Profiles and Hooks

Profiles and hooks adapt a base foga.yml without turning it into a collection of one-off scripts. Profiles handle environment-specific configuration. Hooks add small commands around generated backend commands.

Profiles

Profiles let one repository express environment-specific differences without copying the entire config. Apply them with --profile <name>.

Minimal example:

profiles:
  mpi:
    build:
      cpp:
        configure_args:
          - -DBUILD_CPP_TESTS=OFF
          - -DUSE_MPI=ON
      python:
        env:
          USE_MPI: "ON"

Typical uses:

  • CI versus local development

  • MPI versus non-MPI builds

  • platform-specific environment variables

  • release-only deployment settings

  • tool wrappers such as uv run or pipx run

Profile merge rules are intentionally conservative:

  • profile overrides may replace values and extend nested mappings

  • they must preserve the container type of existing paths

  • they cannot change the backend identifier of an already configured workflow

Hooks

Hooks are the supported escape hatch when a workflow needs a small amount of custom orchestration around a built-in backend command.

Minimal example:

test:
  runners:
    integration:
      backend: pytest
      path: tests
      hooks:
        pre:
          - ["python3", "tools/prepare_integration.py"]
        post:
          - ["python3", "tools/cleanup_integration.py"]

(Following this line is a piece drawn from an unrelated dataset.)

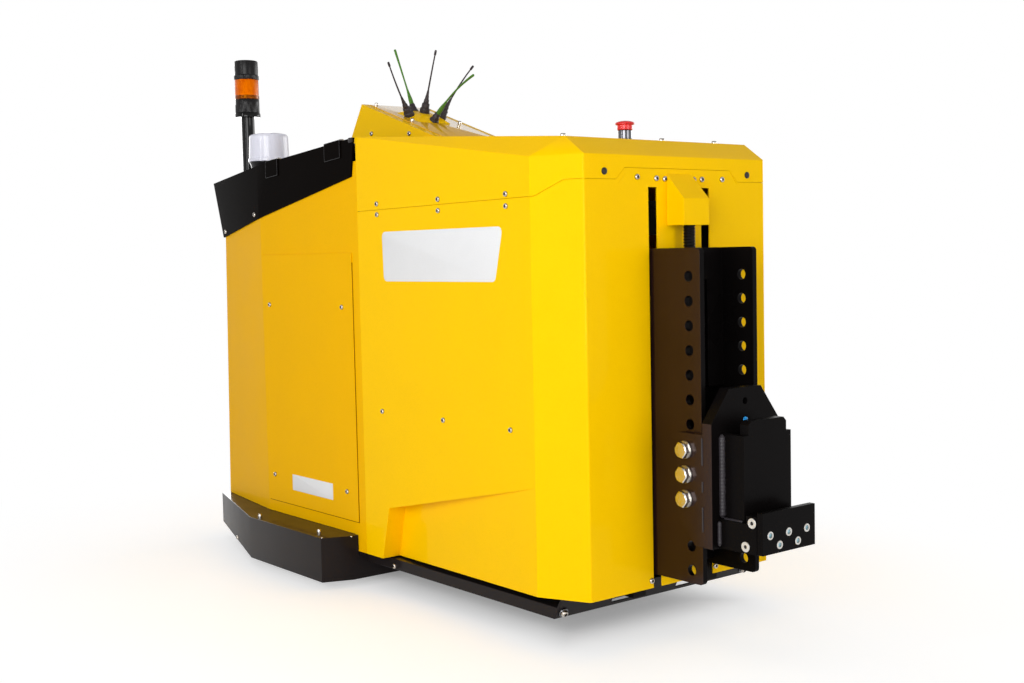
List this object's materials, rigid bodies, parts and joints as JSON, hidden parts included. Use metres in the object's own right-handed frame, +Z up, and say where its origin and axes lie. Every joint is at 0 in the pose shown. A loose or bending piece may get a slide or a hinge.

If you need to run a backend through a wrapper command, use launcher instead of a hook. For example:

format:
  targets:
    python-style:
      backend: ruff-format
      launcher: ["uv", "run"]
      paths: ["src", "tests"]

Supported behavior:

  • only hooks.pre and hooks.post are supported

  • each hook entry must be a non-empty command array

  • hooks run directly without shell parsing

  • hooks execute around the generated backend command

Intentionally unsupported:

  • shell strings such as "make build && make test"

  • per-hook mappings such as cwd, shell, argv, or inline env

  • turning the config file into a generic task runner

If logic is complex, keep it in a project script and call that script from a hook.